T minus 354: Bursts (a.k.a. Power Law)

I’m finally down to the last couple of chapters of this book by Barabasi entitled “Bursts: The Hidden Pattern Behind Everything We Do.” I was in Borders last month looking for a gift for a friend, when I chanced upon this book in the non-fiction section.  I was looking at the name of the author, it was very familiar… it turned out that he is one of the collaborators of my previous mentor (where I did a 5-month lab rotation and was fortunate enough to generate relevant data that were included in an article published in Genome Research).  I have never personally met the guy, but I have this “thing” with physicists – they never fail to amaze me.  I read the short description on the book flap, and it really caught my interest.  However, since it was a relatively new release and only available in hardcover, I could not afford it.  A few days later, I went to the public library to return some stuff and found the book being displayed on the shelves facing the entrance!  I immediately borrowed it and started reading it that same day!  It is such a fascinating book!  I liked the way he explained complicated and technical terms by using very tangible examples, even using personal experiences and his own personal history (that dates back to the 1500s in Transylvannia) to get to his point.  I have to say, he had a tendency to keep you on your toes while reading, which got tiring for a while (I caught myself  saying – get to the point already! – a couple of times), but it was all worth it.  The different scenarios and stories he wove together in “Bursts” actually made sense in hindsight.  If I summarize the whole book, I can write it down in one sentence – one “ennui-inducing” sentence – that human behavior is not actually governed by randomness (following a Poisson or Gaussian distribution) but is defined by bursts (or Power Law), which allows us to potentially predict what one is about to do next.  Don’t let the physics terms scare you off, he did a great job in making his research focus very accessible to non-physicists (or non-mathematicians or non-statisticians or anyone not so good with numbers for that matter).  Albert-Laszlo Barabasi definitely amazed me with how he looks at the going-ons in the world.  Really cool stuff!

T minus 362: Missing a muffler


A couple of weeks ago, I backed up into a snow bank that misaligned one of my mufflers.  I didn’t attend to it as soon as I should have, and because I’ve been driving around the pothole-ridden streets of Worcester, it eventually came off.  Now my car makes a booming sound every time I step on the accelerator.  I planned on going to the car repair shop this morning, but the rainy, dreary weather made me change my mind and put it off (again!).  I should really go tomorrow and have this fixed.

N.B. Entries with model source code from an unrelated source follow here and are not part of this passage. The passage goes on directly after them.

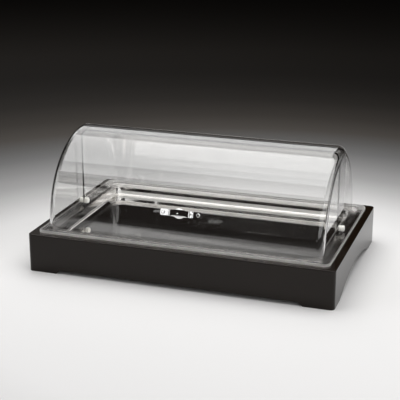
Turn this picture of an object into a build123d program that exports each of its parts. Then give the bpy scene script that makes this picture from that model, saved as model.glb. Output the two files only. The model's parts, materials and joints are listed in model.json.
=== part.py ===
from build123d import *
import math
import os

# Roll-top cooling display for one full-size catering tray, in millimetres.
# The origin is the middle of the footprint on the counter: +X along the length, -Y towards
# the customer who rolls the cover open, +Z up.

# Base housing, which stands a little outside the tray all round
base_beside_tray = 27.5
base_beyond_tray = 22.5
base_height = 73.0
base_corner = 8.0
base_edge = 1.6
skirt_wall = 3.5
foot_length = 64.0
foot_slope = 8.0
foot_lift = 7.5
arch_foot = 48.0
arch_height = 25.0
grip_depth = 20.0
grip_wall = 2.7
boss_radius = 4.5
boss_across = 7.5
boss_pitch = 155.0
pilot_radius = 1.5
rib_count = 8
rib_pitch = 62.0
rib_thickness = 2.0
rib_height = 22.0
rib_reach = 10.0
foot_web = 38.0
foot_web_thickness = 3.0
foot_pad_radius = 12.0
foot_pad_height = 3.0

# Bottom plate and its screws
plate_low = 10.0
plate_thickness = 3.0
plate_gap = 0.5
plate_hole_radius = 1.7
swage_count = 3
swage_pitch = 90.0
swage_inset = 38.0
swage_width = 8.0
swage_depth = 1.0
screw_radius = 1.45
screw_length = 14.0
screw_head_radius = 3.5
screw_head_height = 2.3
screw_socket = 1.3
screw_socket_depth = 1.2

# Tray: the full-size catering outline
tray_length = 530.0
tray_width = 325.0
tray_corner = 20.0
tray_sheet = 0.9
tray_height = 20.0
tray_flange = 11.0
tray_edge_drop = 3.0
tray_edge_round = 0.8
tray_draft = 6.0
tray_cove = 5.0
tray_play = 1.0
tray_below_rim = 0.3

# Well liner, foam tub and cool packs
liner_wall = 2.0
liner_flange = 2.0
liner_corner = 14.0
liner_floor_round = 4.0
liner_play = 0.5
liner_seat_step = 1.5
well_setback = 7.0
collar_wall = 3.5
foam_floor = 9.0
foam_play = 0.4
foam_setback = 15.0
pack_gap = 3.0
pack_corner = 18.0
pack_edge = 4.0
pack_under_tray = 0.3
pack_groove_width = 10.0
pack_groove_depth = 2.0
pack_groove_count = 4
pack_groove_inset = 68.0
plug_radius = 13.0
plug_height = 7.0
plug_inset = 34.0
plug_gap = 4.0
plug_step = 1.0
plug_flutes = 8
plug_flute_radius = 1.6
plug_flute_depth = 3.5

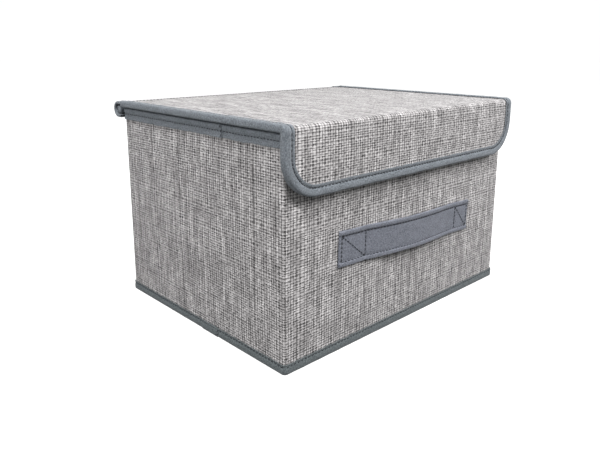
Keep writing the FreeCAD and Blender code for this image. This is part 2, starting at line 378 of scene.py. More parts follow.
def sheet_piece(name, rows, cloth, thick, materials, flip=False):
    """A thickened cloth through rows of points."""
    points = [p for row in rows for p in row]
    coords = [c for row in cloth for c in row]
    piece = mesh_piece(name, points, grid_faces(len(rows), len(rows[0]), flip), coords, materials)
    thicken(piece, thick)
    return piece


def span(low, high, step):
    """Even positions from low to high, about step apart."""
    count = max(1, round(abs(high - low) / step))
    return [low + (high - low) * i / count for i in range(count + 1)]


def even(low, high, count):
    """count even positions from low to high."""
    return [low + (high - low) * k / (count - 1) for k in range(count)]


def run_lengths(points):
    """Distance from the first point to each of them, along the line through them."""
    lengths = [0.0]
    for (x0, y0), (x1, y1) in zip(points, points[1:]):
        lengths.append(lengths[-1] + math.hypot(x1 - x0, y1 - y0))
    return lengths


def arc(across, up, radius, *degrees):
    """Points at these degrees round the point (across, up), counted from its right."""
    turns = [math.radians(turn) for turn in degrees]
    return [(across + radius * math.cos(turn), up + radius * math.sin(turn)) for turn in turns]


def tube_faces(rings, sides, first=0):
    """Faces of a closed tube through rings of points that turn anticlockwise, seen from ahead."""
    last = first + (rings - 1) * sides
    faces = []
    for start in range(first, last, sides):
        for n in range(sides):
            a, b = start + n, start + (n + 1) % sides
            faces.append((a, b, b + sides, a + sides))
    faces.append(tuple(reversed(range(first, first + sides))))
    faces.append(tuple(range(last, last + sides)))
    return faces


def wave(x, y, size, seed=0.0):
    """A smooth random height, about -1 to 1, that changes over size metres."""
    return 1.6 * noise.noise(Vector((x / size, y / size, seed)))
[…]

T minus 363: It’s beginning to look a lot like Spring



The last couple days have been warmer than usual – about 20 degrees Fahrenheit warmer.  It is a welcome respite to the winter beating we got the last couple of months.  The snow banks have been reduced to flood and puddles, and we can see the sidewalks again!  However, this particular snow bank in downtown Worcester does not want give up and is holding its ground.  Maybe another two days of 40F will finally send it off to a liquid state.